Les partis politiques et tutti quanti, cornards, corniauds, dans la merde, Clochemerle, y’a qu’à bien se tenir, à carreau, au mieux, à faire tapisserie. « La politique : l’art d’empêcher les gens de se mêler de ce qui les regarde » (Valéry). Pas godiche, le godillot. Couillu non couillon. Hosanna ! Ses bains de foule, ses gesticulations d’empathie et mémorielles, buissonnières, lui sont ablutions lustrales, le croque-mitaine de colonel colosse, c’est chevalier blanc-bleu. Parlez, mon colonel ! Et il dit, se lie. Attention les déliaisons dangereuses. Ses mots font déjà la moue. « Foin des Erreurs des aînés » ! Mais A. France : « Loin de me réjouir quand je vois s’en aller quelque vieille erreur, je songe à l’erreur nouvelle qui viendra la remplacer, et je me demande avec inquiétude si elle ne sera pas plus incommode ou plus dangereuse que l’autre ». « Point de Recyclage » ! Mais il se cassera, se casse déjà les dents sur « la cruciale question du retraitement… Le déchet, cette idée neuve en histoire, qui a de l’avenir (R. Debray). « Rassemblement » ! Mais le Sémiologue encore : « Tous ensemble, ce n’est pas un plus un. Addition n’est pas cohésion, ni parataxe, syntaxe ». Un tas ne fait pas un tout. « Point d’Exclusion ! » Mais le Sémiologue toujours : « Organiser un groupe c’est agréer des membres et donc contrôler les uns et en exclure d’autres ».
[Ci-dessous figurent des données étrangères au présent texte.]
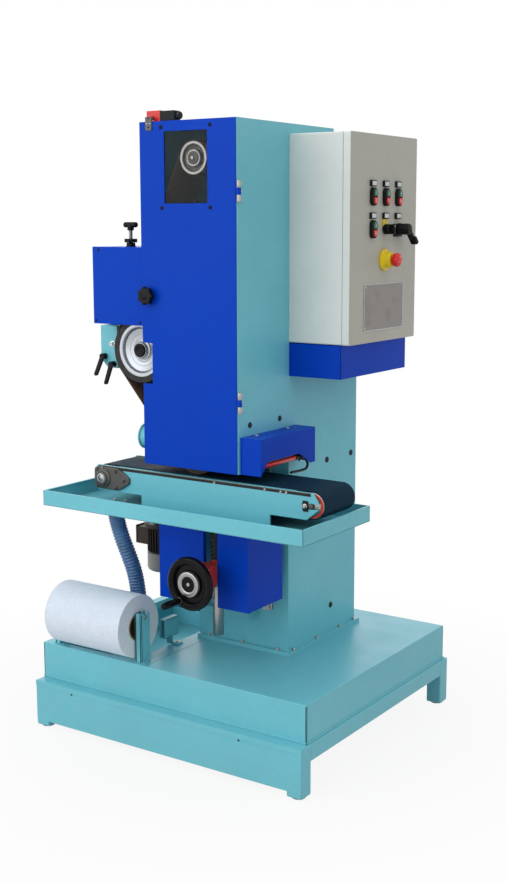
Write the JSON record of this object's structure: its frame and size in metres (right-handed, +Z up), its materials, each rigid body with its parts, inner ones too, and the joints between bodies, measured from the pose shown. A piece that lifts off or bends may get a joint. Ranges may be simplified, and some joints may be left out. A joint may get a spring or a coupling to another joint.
{
  "type": "belt grinding machine",
  "caption": "Belt grinder with a through-feed conveyor on a lifting table, a coolant tank with paper filter and a wall cabinet.",
  "frame": {"origin": "middle of the footprint, on the floor", "axes": "+Z up, +Y from the front door to the back, +X along the conveyor to the cabinet's side"},
  "size_m": [0.998, 0.9376, 1.882],
  "materials": {
    "teal_paint": "satin",
    "blue_paint": "satin",
    "grey_paint": "satin",
    "steel": "satin",
    "red_paint": "satin",
    "black_plastic": "gloss",
    "black_rubber": "matt",
    "hose_rubber": "satin",
    "belt_rubber": "matt",
    "abrasive": "matt",
    "filter_paper": "matt",
    "pane": "clear",
    "yellow_plastic": "satin",
    "green_plastic": "gloss",
    "red_plastic": "gloss"
  },
  "bodies": {
    "machine": {"base_frame": "teal_paint", "coolant_tank": "teal_paint", "column": "teal_paint", "roll_brackets": "teal_paint", "guide_rails": "steel", "jack_bracket": "teal_paint", "jack_housing": "red_paint", "bellows": "black_rubber", "drain_hose": "hose_rubber", "door_hinges": "steel", "hinge_pins": "steel", "interlock_switch": "red_paint", "side_guard": "blue_paint", "wheel_bracket": "teal_paint", "abrasive_belt": "abrasive", "grinding_motor": "grey_paint", "exit_hood": "blue_paint", "cabinet_body": "grey_paint", "cabinet_bracket": "blue_paint"},
    "table": {"tray": "teal_paint", "carriage": "teal_paint", "slide_guards": "blue_paint", "conveyor_frame": "teal_paint", "conveyor_belt": "belt_rubber", "drive_bearings": "steel", "conveyor_gearbox": "grey_paint", "conveyor_motor": "grey_paint", "jack_screw": "steel"},
    "lift_wheel": {"handwheel": "black_plastic"},
    "lift_grip": {"handwheel_grip": "black_plastic"},
    "drive": {"drive_roller": "steel"},
    "tail": {"tail_roller": "steel"},
    "roll": {"paper_roll": "filter_paper"},
    "door": {"front_door": "blue_paint", "window_pane": "pane", "door_key": "steel"},
    "star": {"door_knob": "black_plastic"},
    "tension_wheel": {"side_wheel": "steel", "side_wheel_tyre": "black_rubber"},
    "top_pulley": {"upper_pulley": "steel"},
    "contact": {"contact_roller": "black_rubber"},
    "adjuster": {"adjust_knob": "black_plastic"},
    "locker": {"lock_knob": "black_plastic"},
    "lever_1": {"clamp_lever_1": "black_plastic"},
    "lever_2": {"clamp_lever_2": "black_plastic"},
    "trip": {"trip_bar": "red_paint"},
    "panel": {"cabinet_door": "grey_paint", "button_bezels": "black_plastic", "yellow_collars": "yellow_plastic"},
    "selector": {"selector_knob": "black_plastic"},
    "isolator": {"isolator_handle": "black_plastic"},
    "estop": {"estop_mushroom": "red_plastic"},
    "green_1": {"green_button_1": "green_plastic"},
    "red_1": {"red_button_1": "red_plastic"},
    "green_2": {"green_button_2": "green_plastic"},
    "red_2": {"red_button_2": "red_plastic"},
    "green_3": {"green_button_3": "green_plastic"},
    "red_3": {"red_button_3": "red_plastic"},
    "green_4": {"green_button_4": "green_plastic"},
    "red_4": {"red_button_4": "red_plastic"}
  },
  "joints": [
    {"name": "handwheel_turn", "type": "hinge", "parent": "machine", "child": "lift_wheel", "pos_m": [0.073, -0.37425, 0.539], "axis": [0, 1, 0], "range_deg": [-7200, 0]},
    {"name": "table_slide", "type": "slide", "parent": "machine", "child": "table", "axis": [0, 0, 1], "range_m": [-0.1, 0], "deforming": ["bellows", "drain_hose"]},
    {"name": "grip_spin", "type": "hinge", "parent": "lift_wheel", "child": "lift_grip", "pos_m": [0.03993, -0.42825, 0.48608], "axis": [0, 1, 0], "continuous": true},
    {"name": "drive_spin", "type": "hinge", "parent": "table", "child": "drive", "pos_m": [-0.287, -0.23625, 0.805], "axis": [0, 1, 0], "continuous": true},
    {"name": "tail_spin", "type": "hinge", "parent": "table", "child": "tail", "pos_m": [0.451, -0.23625, 0.805], "axis": [0, 1, 0], "continuous": true},
    {"name": "roll_spin", "type": "hinge", "parent": "machine", "child": "roll", "pos_m": [-0.282, -0.36225, 0.37], "axis": [1, 0, 0], "continuous": true},
    {"name": "door_hinge", "type": "hinge", "parent": "machine", "child": "door", "pos_m": [0.222, -0.33675, 1.3], "axis": [0, 0, 1], "range_deg": [0, 110]},
    {"name": "star_turn", "type": "hinge", "parent": "door", "child": "star", "pos_m": [-0.095, -0.34825, 1.362], "axis": [0, 1, 0], "range_deg": [0, 720]},
    {"name": "wheel_spin", "type": "hinge", "parent": "machine", "child": "tension_wheel", "pos_m": [-0.1576, -0.23325, 1.198], "axis": [0, 1, 0], "continuous": true},
    {"name": "pulley_spin", "type": "hinge", "parent": "machine", "child": "top_pulley", "pos_m": [0.046, -0.23325, 1.749], "axis": [0, 1, 0], "continuous": true},
    {"name": "contact_spin", "type": "hinge", "parent": "machine", "child": "contact", "pos_m": [0.046, -0.23325, 0.925], "axis": [0, 1, 0], "continuous": true},
    {"name": "adjust_turn", "type": "hinge", "parent": "machine", "child": "adjuster", "pos_m": [-0.21, -0.27825, 1.54], "axis": [0, 0, 1], "range_deg": [-720, 720]},
    {"name": "lock_turn", "type": "hinge", "parent": "machine", "child": "locker", "pos_m": [-0.21, -0.27825, 1.518], "axis": [0, 0, 1], "range_deg": [0, 360]},
    {"name": "lever_1_turn", "type": "hinge", "parent": "machine", "child": "lever_1", "pos_m": [-0.3356, -0.26825, 1.167], "axis": [0, -1, 0], "range_deg": [-60, 15]},
    {"name": "lever_2_turn", "type": "hinge", "parent": "machine", "child": "lever_2", "pos_m": [-0.3011, -0.26825, 1.1446], "axis": [0, -1, 0], "range_deg": [-15, 60]},
    {"name": "trip_swing", "type": "hinge", "parent": "machine", "child": "trip", "pos_m": [0.271, -0.10025, 0.892], "axis": [0, 0, -1], "range_deg": [0, 8], "stiffness_Nm_per_rad": 0.3, "springref_deg": -17.19},
    {"name": "panel_hinge", "type": "hinge", "parent": "machine", "child": "panel", "pos_m": [0.39425, 0.33225, 1.52], "axis": [0, 0, 1], "range_deg": [0, 110]},
    {"name": "selector_turn", "type": "hinge", "parent": "panel", "child": "selector", "pos_m": [0.423, 0.12575, 1.551], "axis": [1, 0, 0], "range_deg": [-45, 45]},
    {"name": "isolator_turn", "type": "hinge", "parent": "panel", "child": "isolator", "pos_m": [0.428, 0.20175, 1.551], "axis": [1, 0, 0], "range_deg": [0, 90]},
    {"name": "estop_press", "type": "slide", "parent": "panel", "child": "estop", "axis": [-1, 0, 0], "range_m": [0, 0.004]},
    {"name": "green_press_1", "type": "slide", "parent": "panel", "child": "green_1", "axis": [-1, 0, 0], "range_m": [0, 0.003], "stiffness_N_per_m": 200, "springref_m": -0.004},
    {"name": "red_press_1", "type": "slide", "parent": "panel", "child": "red_1", "axis": [-1, 0, 0], "range_m": [0, 0.003], "stiffness_N_per_m": 200, "springref_m": -0.004},
    {"name": "green_press_2", "type": "slide", "parent": "panel", "child": "green_2", "axis": [-1, 0, 0], "range_m": [0, 0.003], "stiffness_N_per_m": 200, "springref_m": -0.004},
    {"name": "red_press_2", "type": "slide", "parent": "panel", "child": "red_2", "axis": [-1, 0, 0], "range_m": [0, 0.003], "stiffness_N_per_m": 200, "springref_m": -0.004},
    {"name": "green_press_3", "type": "slide", "parent": "panel", "child": "green_3", "axis": [-1, 0, 0], "range_m": [0, 0.003], "stiffness_N_per_m": 200, "springref_m": -0.004},
    {"name": "red_press_3", "type": "slide", "parent": "panel", "child": "red_3", "axis": [-1, 0, 0], "range_m": [0, 0.003], "stiffness_N_per_m": 200, "springref_m": -0.004},
    {"name": "green_press_4", "type": "slide", "parent": "panel", "child": "green_4", "axis": [-1, 0, 0], "range_m": [0, 0.003], "stiffness_N_per_m": 200, "springref_m": -0.004},
    {"name": "red_press_4", "type": "slide", "parent": "panel", "child": "red_4", "axis": [-1, 0, 0], "range_m": [0, 0.003], "stiffness_N_per_m": 200, "springref_m": -0.004}
  ],
  "couplings": [
    {"joint": "handwheel_turn", "follows": "table_slide", "rad_per_m": 1256.6},
    {"joint": "tail_spin", "follows": "drive_spin", "ratio": 1},
    {"joint": "pulley_spin", "follows": "wheel_spin", "ratio": 2.0638},
    {"joint": "contact_spin", "follows": "wheel_spin", "ratio": 1.3108}
  ]
}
Brisons là. Les faits parlent plus haut que les mots. Et même l’interprète au nez de bois et aux oreilles coupées… « Libérateur », « Homme providentiel », « Messie » en seul être réunis, le colonel-là n’est pas obligé. Mais « qui s’incarne se dégrade. Tout couronnement est un retournement. Les archanges eux-mêmes ne règnent pas impunément ». Le Sémiologue ne nous lâche pas les baskets : « Et pourquoi le capitaine, qui n’est jamais assis que sur son cul, échapperait-il au trinôme qui nous gouverne tous autant que nous sommes, Lubricité, Cupidité, Vanité » ? Il faut protéger le fort du faible, alerte Nietzsche. Notre nouvel homme fort, on veut nous le donner pour un nouvel Adam, qui est de notre soldatesque non ressuyée, « avec ses odeurs, ses impuretés, ses pesanteurs ! » Certes il en a bluffé, certes il en jette. Avant lui, ça vous avait du sex-appeal aussi. La rivière du jour est le fleuve d’hier. Il devra de gré ou de force en rabattre. Cela n’est pas dans ses moyens. Le Christ n’a pas tué Zeus du jour au lendemain. Il n’est que des chemins à suivre aux chemins à frayer. Le coup de pied au cul de l’ancien combattant, on ne le conte pas à un ex-légionnaire.En parler de pékin : distinguer dans l’héritage entre ce qui doit changer et ce qui doit se maintenir. Il y a du brouillage en ligne et du brouillard en chemin. Mais le topo est comme la lettre volée de Poe sur la table du salon. Le colonel nous bricole dans le dos sa Transition spéciale, unique, eunuque. Le « nouveau-né avec les rides d’un très jeune vieillard » (J. Graca), signe son Césarisme populiste. Marqueur de cet autoritarisme qui n’a pas d’âge : un mécanisme de recrutement des dirigeants reposant sur la cooptation et non sur la mise en concurrence électorale des candidats aux responsabilités publiques » (Guy HERMET). Le totem : la technocratie. On moque le dogme, on vante la « boîte à outils ». Des ministres techniciens, voués à mettre en œuvre les décisions du capitaine plus qu’à contribuer à la création de celles-ci ! « On peut pécher par ignorance comme on peut pécher par intérêt. La compétence technique peut éviter le premier de ces maux mais ne peut rien faire concernant le second », remarque Wilfredo PARETO. En définitive, souligne cet autre, la technocratie ne peut pas neutraliser la dialectique des intérêts opposés dans la décision politique. Peut-on conclure que la technique n’a pas de morale, seuls les techniciens en ont ?

Machiavel, jamais loin, est à la baguette dans l’attrape-couillon de CNT. Manier tant de clefs pour ouvrir des pièces vides ! Une chambre lige, au bout d’une course à l’échalote pour 81 gogos, vous verrez, plus ils sont élevés, plus ils sont rampants, et le petit doigt sur la couture du pantalon. La consigne des consignes : temporisation de la transition kaki. La kakicratie et la démocratie, c’est huile et eau. Un proverbe espagnol dit : on ne peut pas demander à un orme de donner des poires.

Ne vous incrustez pas. Ce qui vaut le mieux n’est pas ce qui dure le plus. Le plus dur n’est pas le plus durable. Bon vent et bonne mer (de), colonel. Président de la République, chef de l’Etat, président du CNRD, président de la Transition ! Qui est à l’impératif ? On ne rectifie pas une graine semée. Croisons les doigts.